Module encoding

Module encoding 

Source
Expand description

§Unambiguous encoding

The core of the crate is functionality to unambiguously encode any structured data into bytes. It’s then used to digest any data into a hash. Note that this module provides low-level implementation details which you normally don’t need to know unless you manually implement Digestable trait.

Any structured value is encoded either as a bytestring or as a list (each element within the list is either a bytestring or a list). The simplified grammar can be seen as (the full grammar is presented and explained below):

value ::= leaf | list
leaf  ::= bytestring
list  ::= [value]

Encoding goal is to distinguish ["12", "3"] from ["1", "23"], ["1", [], "2"] from ["1", "2"] and so on. Now, we only need to map any structured data onto that grammar to have an unambiguous encoding. Below, we will show how Rust structures can be mapped onto the lists, and then we describe how exactly encoding works.

§Mapping Rust types onto lists

§Structure

Structures can be encoded as a list of field names followed by field values. For instance, a structure

struct Person {
    name: String,
    job_title: String,
}
let alice = Person {
    name: "Alice".into(),
    job_title: "cryptographer".into(),
};

will be encoded as a list below:

["name", "Alice", "job_title", "cryptographer"]

EncodeStruct can be used to encode a struct.

§Enum

Enums are encoded as a list that contains a variant name, and then, same as for a structure, it contains fields names followed by field values associated with the variant (if any).

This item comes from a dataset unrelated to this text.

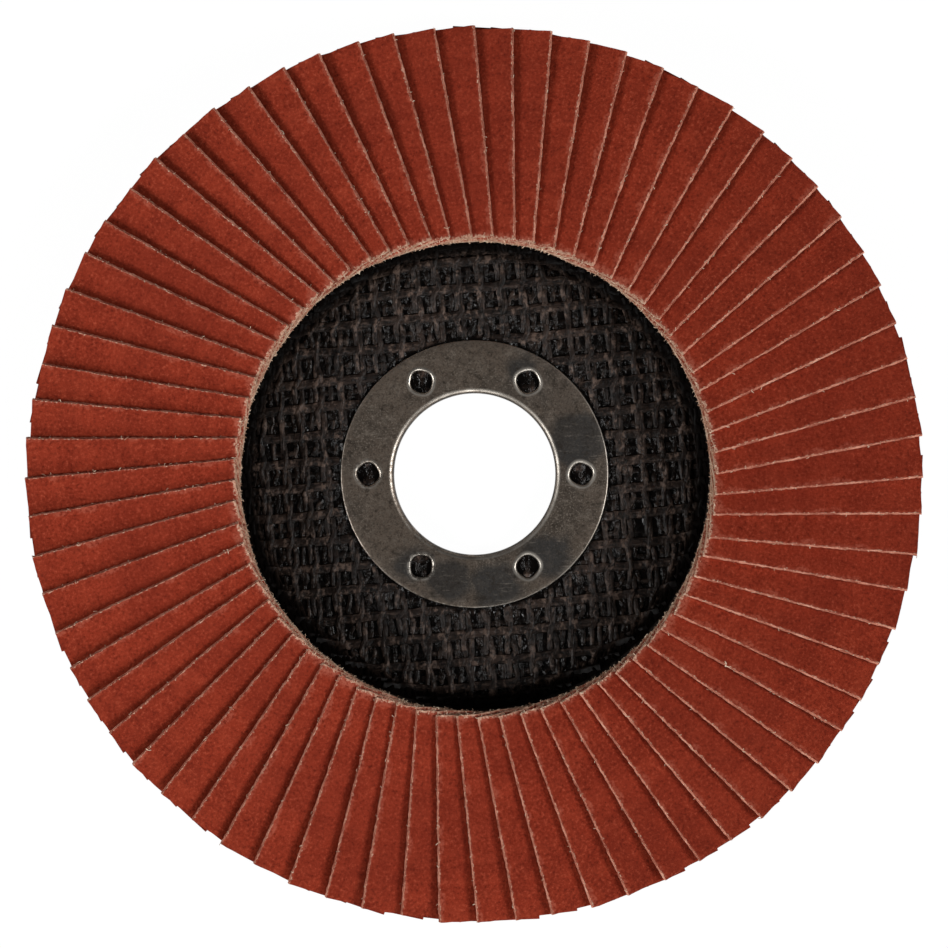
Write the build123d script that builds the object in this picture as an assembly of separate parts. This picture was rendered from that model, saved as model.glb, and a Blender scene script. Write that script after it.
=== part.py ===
from build123d import *
import os
from math import asin, cos, degrees, radians, sin, sqrt, tan

# A flap disc for an angle grinder: rectangles of abrasive cloth glued like shingles round a pressed
# glass-fibre plate with a depressed centre. All sizes are in millimetres.
# The origin is on the bore's axis, at the back face of the hub, and +Z points to the working side.

# Steel ring that lines the bore
bore_diameter = 22.23
ring_diameter = 36.7
ring_sheet = 0.6
ring_bend = 0.15  # inside radius of the bend between flange and collar
ring_edge_break = 0.1
flare_height = 0.6
flare_recess = 0.1  # the flare ends this far above the hub's back face
flare_gap = 0.05  # between the flare and the plate's countersink
punch_count = 6
punch_diameter = 3.0
punch_circle = 29.3
punch_roll = 0.3  # rolled edge of each punched hole

# Backing plate
plate_diameter = 108.0
plate_thickness = 2.6
plate_edge_break = 0.4
well_diameter = 61.2  # where the hub's front would meet the slope with no bend
well_depth = 4.6  # hub's front to flange's front
slope_angle = 58.0
plate_bend = 1.0  # inside radius of both bends

# Glass mesh, the plate's front ply
mesh_base = 0.12
mesh_gap = 0.15  # to the steel ring
warp_pitch = 2.89
warp_width = 0.9
warp_height = 0.33  # above the base
weft_pitch = 3.65
weft_width = 0.7
weft_height = 0.25
mesh_turn = 5.0  # the weave lies askew by this many degrees

# Abrasive flaps
flap_count = 72
flap_width = 14.0
flap_thickness = 0.8
flap_length = 28.45
flap_overhang = 6.49  # past the plate's rim
flap_clearance = 0.02  # between two flaps where they lie closest
raised_edge_offset = 5.67  # centre line to the underside of the raised edge
flap_turn = 0.56  # first flap's centre line, in degrees from +X

# Adhesive
adhesive_base = 0.5  # layer below the flaps' buried edges
adhesive_setback = 0.4  # outside the shoulder's bend
adhesive_margin = 1.0  # inside the plate's rim
tooth_inset = 0.3  # from the base's edges to a tooth's ends
tooth_gap = 0.03  # between a tooth and the buried edge beside it

# Places worked out from the sizes above
bore_radius = bore_diameter / 2
collar_radius = bore_radius + ring_sheet
ring_radius = ring_diameter / 2
hub_hole_radius = collar_radius + ring_bend
flare_mitre = ring_sheet * tan(radians(22.5))
hub_front = plate_thickness
flange_back = well_depth
flange_front = flange_back + plate_thickness
slope = radians(slope_angle)
well_corner = well_diameter / 2
shoulder_corner = well_corner + well_depth / tan(slope)
shoulder_end = shoulder_corner + (plate_bend + plate_thickness) * tan(slope / 2)
pitch = radians(360 / flap_count)
flap_outer_end = plate_diameter / 2 + flap_overhang  # from the axis, along the centre line
flap_inner_end = flap_outer_end - flap_length
adhesive_top = flange_front + adhesive_base
adhesive_inner = shoulder_end + adhesive_setback
adhesive_outer = plate_diameter / 2 - adhesive_margin


def flap_tilt():
    """Angle at which neighbouring flaps, one pitch apart, just clear each other at their inner ends."""
    buried_side = flap_width - raised_edge_offset
    lift = flap_inner_end * sin(pitch) - buried_side * (1 - cos(pitch))
    return asin((flap_thickness + flap_clearance) / lift)


tilt = flap_tilt()
buried_edge = flap_width * cos(tilt) - raised_edge_offset


def dished_line(inner, outer, offset):
    """Radial section line at a height above the plate's front face: hub, slope and flange."""
    shift = offset * tan(slope / 2)
    points = [
        (inner, hub_front + offset),
        (well_corner - shift, hub_front + offset),
        (shoulder_corner - shift, flange_front + offset),
        (outer, flange_front + offset),
    ]
    bends = [plate_bend - offset, plate_bend + plate_thickness + offset]
    return FilletPolyline(*points, radius=bends)


def dished_section(inner, outer, low, high):
    lower = dished_line(inner, outer, low)
    upper = dished_line(inner, outer, high)
    inner_end = Line(lower @ 0, upper @ 0)
    outer_end = Line(lower @ 1, upper @ 1)
    return make_face([lower, outer_end, upper, inner_end])


def turned(section):
    """Solid of revolution about Z from a section drawn with radius as X and height as Y."""
    return revolve(Plane.XZ * section, Axis.Z)


def corner(section, radius, height):
    return section.vertices().sort_by_distance(Vector(radius, height, 0))[0]


def make_centre_ring():
    """One stamping: flange, collar through the plate, and a flare that holds it from the back."""
    top = hub_front + ring_sheet
    flare_top = flare_recess + flare_height
    lip = ring_sheet / sqrt(2)
    section = make_face(
        Polyline(
            (bore_radius + flare_height, flare_recess),
            (bore_radius, flare_top),
            (bore_radius, top),
            (ring_radius, top),
            (ring_radius, hub_front),
            (collar_radius, hub_front),
            (collar_radius, flare_top + flare_mitre),
            (bore_radius + flare_height + lip, flare_recess + lip),
            close=True,
        )
    )
    section = fillet(corner(section, bore_radius, top), ring_bend + ring_sheet)
    section = chamfer(corner(section, collar_radius, hub_front), ring_bend)
    section = chamfer(corner(section, ring_radius, top), ring_edge_break)
    punch_radius = punch_diameter / 2
    rolled_edge = Cone(
        punch_radius,
        punch_radius + 2 * punch_roll,
        2 * punch_roll,
        align=(Align.CENTER, Align.CENTER, Align.CENTER),
    )
    punch = Cylinder(punch_radius, 4 * ring_sheet) + rolled_edge
    return turned(section) - Pos(Z=top) * PolarLocations(punch_circle / 2, punch_count) * punch


def make_backing_plate():
    """Glass fibre in resin, pressed to one thickness, bored and countersunk for the ring's flare."""
    section = dished_section(hub_hole_radius, plate_diameter / 2, -plate_thickness, 0)
    section = chamfer(section.vertices().group_by(Axis.X)[-1], plate_edge_break)
    mouth = collar_radius + flare_recess + flare_height + flare_mitre + flare_gap * sqrt(2)
    countersink = Cone(mouth, 0, mouth, align=(Align.CENTER, Align.CENTER, Align.MIN))
    return turned(section) - countersink


def make_front_mesh():
    """Open weave in resin on the hub's front: a thin base with warp and weft yarns as ridges on it."""
    outer = well_corner - plate_bend * tan(slope / 2)
    field = Circle(outer) - Circle(ring_radius + mesh_gap)
    reach = 2 * outer
    warp_count = int(reach / warp_pitch) + 1
    weft_count = int(reach / weft_pitch) + 1
    warps = Sketch() + GridLocations(warp_pitch, 1, warp_count, 1) * Rectangle(warp_width, reach)
    wefts = Sketch() + GridLocations(1, weft_pitch, 1, weft_count) * Rectangle(reach, weft_width)
    base = extrude(field, mesh_base)
    warp_ridges = extrude(field & (Rot(Z=mesh_turn) * warps), mesh_base + warp_height)
    weft_ridges = extrude(field & (Rot(Z=mesh_turn) * wefts), mesh_base + weft_height)
    return Pos(Z=hub_front) * (base + warp_ridges + weft_ridges)


def flap_place(index):
    """Turn about the disc's axis that takes the first flap, drawn along +X, to its place."""
    return Rot(Z=flap_turn + degrees(pitch) * index)


def make_adhesive_bed():
    """Ring of cured resin on the flange, with a wedge below each flap up to its neighbour."""
    base = Cylinder(adhesive_outer, adhesive_base) - Cylinder(adhesive_inner, adhesive_base)
    base = Pos(Z=flange_front + adhesive_base / 2) * base
    tooth_start = adhesive_inner + tooth_inset
    tooth_end = sqrt((adhesive_outer - tooth_inset) ** 2 - buried_edge**2)
    far_side = buried_edge - adhesive_outer * sin(pitch)
    rise = (buried_edge - far_side) * tan(tilt)
    profile = make_face(Polyline((buried_edge, 0), (far_side, rise), (far_side, 0), close=True))
    wedge = extrude(Plane.YZ * profile, tooth_end - tooth_start)
    wedge = Pos(X=tooth_start, Z=adhesive_top) * wedge
    neighbour_side = buried_edge + flap_thickness * sin(tilt) + tooth_gap
    beyond = Box(
        3 * adhesive_outer,
        adhesive_outer,
        3 * adhesive_top,
        align=(Align.CENTER, Align.MAX, Align.CENTER),
    )
    tooth = wedge - Rot(Z=-degrees(pitch)) * Pos(Y=neighbour_side) * beyond
    return base.fuse(*[flap_place(n) * tooth for n in range(flap_count)])


def make_flap():
    """One rectangle of abrasive cloth, its buried edge on the adhesive and its other edge raised."""
    cloth = Box(flap_length, flap_width, flap_thickness, align=(Align.MIN, Align.MAX, Align.MIN))
    return Pos(flap_inner_end, buried_edge, adhesive_top) * Rot(X=-degrees(tilt)) * cloth


os.makedirs("parts", exist_ok=True)
export_step(make_centre_ring(), "parts/centre_ring.step")
export_step(make_backing_plate(), "parts/backing_plate.step")
export_step(make_front_mesh(), "parts/front_mesh.step")
export_step(make_adhesive_bed(), "parts/adhesive_bed.step")
flap = make_flap()
for pair in range(flap_count // 2):
    flaps = [flap_place(2 * pair) * flap, flap_place(2 * pair + 1) * flap]
    export_step(Compound(children=flaps), f"parts/flap_pair_{pair + 1:02d}.step")
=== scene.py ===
from math import asin, atan2, cos, exp, pi, radians, sin, sqrt, tan

import bmesh
import bpy
from mathutils import Matrix, Vector, noise


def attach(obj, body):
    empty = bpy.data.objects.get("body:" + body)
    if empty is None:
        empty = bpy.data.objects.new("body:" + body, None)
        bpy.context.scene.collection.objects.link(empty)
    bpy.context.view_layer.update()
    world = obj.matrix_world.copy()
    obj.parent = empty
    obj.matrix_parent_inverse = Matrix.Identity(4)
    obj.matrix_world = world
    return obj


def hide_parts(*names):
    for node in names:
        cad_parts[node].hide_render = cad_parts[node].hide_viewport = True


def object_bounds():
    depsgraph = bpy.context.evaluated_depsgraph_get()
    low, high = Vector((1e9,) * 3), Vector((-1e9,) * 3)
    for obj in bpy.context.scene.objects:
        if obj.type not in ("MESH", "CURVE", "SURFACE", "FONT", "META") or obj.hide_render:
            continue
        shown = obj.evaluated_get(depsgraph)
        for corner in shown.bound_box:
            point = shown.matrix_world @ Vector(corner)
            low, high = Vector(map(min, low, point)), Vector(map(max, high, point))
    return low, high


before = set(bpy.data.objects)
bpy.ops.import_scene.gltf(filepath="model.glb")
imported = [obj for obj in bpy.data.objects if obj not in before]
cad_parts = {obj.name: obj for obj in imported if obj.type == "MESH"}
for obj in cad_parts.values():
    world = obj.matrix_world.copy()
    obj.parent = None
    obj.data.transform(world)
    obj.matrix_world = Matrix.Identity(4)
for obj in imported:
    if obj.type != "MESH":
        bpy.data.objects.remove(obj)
cad_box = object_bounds()
scene = bpy.context.scene
mm = 0.001

# ---------------------------------------------------------------------------------------------
# Camera. It looks straight down on the working side from arm's length, a little to one side of
# the bore, with a long lens. Its picture is 948 pixels square.
picture = 948
pixels_per_metre = 7384
flap_top = cad_box[1].z
camera_above_flaps = 0.630
camera_aside = 0.0093
aim = Vector((0.07 * mm, 0.0, flap_top))


def add_object(name, data):
    made = bpy.data.objects.new(name, data)
    scene.collection.objects.link(made)
    return made


camera_data = bpy.data.cameras.new("camera")
camera_data.sensor_width = 36
camera_data.lens = camera_data.sensor_width * pixels_per_metre * camera_above_flaps / picture
camera_data.clip_start = 0.05
camera_data.clip_end = 20
camera = add_object("camera", camera_data)
camera.location = (camera_aside, 0, flap_top + camera_above_flaps)
backwards = (camera.location - aim).normalized()
rightwards = Vector((0, 1, 0)).cross(backwards).normalized()
upwards = backwards.cross(rightwards)
camera.rotation_euler = Matrix((rightwards, upwards, backwards)).transposed().to_euler()
scene.camera = camera

# ---------------------------------------------------------------------------------------------
# Centre ring. One stamping of thin steel: a flange with six punched holes, a collar that lines
# the bore and a flare behind the hub. It is tumbled and left bare, so it is dull, with brown stains,
# fine scratches and bright worn edges. Dark reflections are painted on the flange, highlights along
# the rolled edges, and shade inside the bore.


class Flow:
    """An output socket in a node tree. Arithmetic on it adds Math nodes to that tree."""

    def __init__(self, tree, socket=None):
        self.tree = tree
        self.socket = socket

    def node(self, kind, settings=None, inputs=None, out=0):
        """Adds a node of any type, sets it up, then fills or links its sockets."""
        made = self.tree.nodes.new(kind)
        for name, value in (settings or {}).items():
            if name == "stops":
                self.fill_ramp(made.color_ramp, value)
            else:
                setattr(made, name, value)
        for name, value in (inputs or {}).items():
            if isinstance(value, Flow):
                self.tree.links.new(value.socket, made.inputs[name])
            else:
                made.inputs[name].default_value = value
        return Flow(self.tree, made.outputs[out] if made.outputs else None)

    @staticmethod
    def fill_ramp(ramp, stops):
        while len(ramp.elements) < len(stops):
            ramp.elements.new(1.0)
        for element, (position, color) in zip(ramp.elements, stops):
            element.position = position
            element.color = (*color, 1.0)

    def math(self, operation, first, second=0.0, third=0.0):
        inputs = {0: first, 1: second, 2: third}
        return self.node("ShaderNodeMath", {"operation": operation}, inputs)

    def __add__(self, other):
        return self.math("ADD", self, other)

    def __radd__(self, other):
        return self.math("ADD", other, self)

    def __sub__(self, other):
        return self.math("SUBTRACT", self, other)

    def __rsub__(self, other):
        return self.math("SUBTRACT", other, self)

    def __mul__(self, other):
        return self.math("MULTIPLY", self, other)

    def __rmul__(self, other):
        return self.math("MULTIPLY", other, self)

    def __truediv__(self, other):
        return self.math("DIVIDE", self, other)

    def __pow__(self, other):
        return self.math("POWER", self, other)

    def larger(self, other):
        return self.math("MAXIMUM", self, other)

    def ramp(self, low, high):
        """0 below low, 1 above high, smooth between; low above high turns it round."""
        inputs = {"Value": self, "From Min": low, "From Max": high}
        return self.node("ShaderNodeMapRange", {"interpolation_type": "SMOOTHSTEP"}, inputs)

    def mix(self, first, second):
        """The colour first where this is 0 and second where it is 1."""
        inputs = {0: self, 6: first, 7: second}
        return self.node("ShaderNodeMix", {"data_type": "RGBA"}, inputs, out=2)

    def parts(self):
        split = self.node("ShaderNodeSeparateXYZ", None, {0: self})
        return [Flow(self.tree, output) for output in split.socket.node.outputs]

    def noise(self, vector, scale, detail=3.0, roughness=0.5, out="Fac", **more):
        inputs = {"Vector": vector, "Scale": scale, "Detail": detail, "Roughness": roughness, **more}
        settings = {"noise_dimensions": "4D" if "W" in more else "3D"}
        return self.node("ShaderNodeTexNoise", settings, inputs, out)

    def stretched(self, vector, scale):
        settings = {"operation": "MULTIPLY"}
        return self.node("ShaderNodeVectorMath", settings, {0: vector, 1: scale})

    def bump(self, height, distance, strength):
        inputs = {"Height": height, "Distance": distance, "Strength": strength}
        return self.node("ShaderNodeBump", None, inputs)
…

For instance, an enum

enum Shape {
    Circle { radius: u8 },
    Square { width: u8 },
}
let circle = Shape::Circle { radius: 5 };

will be encoded as a list:

["variant", "Circle", "radius", 5_u32]

EncodeEnum can be used to encode an enum.

§Primitive types

Primitive values can be encoded as bytestrings as long as they can be unambiguously converted to bytes. For instance, strings are trivially converted to bytes via str::as_bytes.

Unsigned integers are encoded in big-endian representation truncated from leading zeroes. It allows us to unambiguously encode usize on different machines even if they have different size of machine word.

Signed integers are encoded as concatenation of their sign and byte representation of their absolute value.

§Domain separation

When value is encoded into bytes, it loses its type. For instance, “abcd” bytestring may correspond to Vec<u8>, String, u32 and so on. When it’s required to distinguish one type from another, domain separation tag can be used.

Domain separation tag can be specified for any value using .with_tag() method.

It’s recommended to specify the tag only for high-level structures.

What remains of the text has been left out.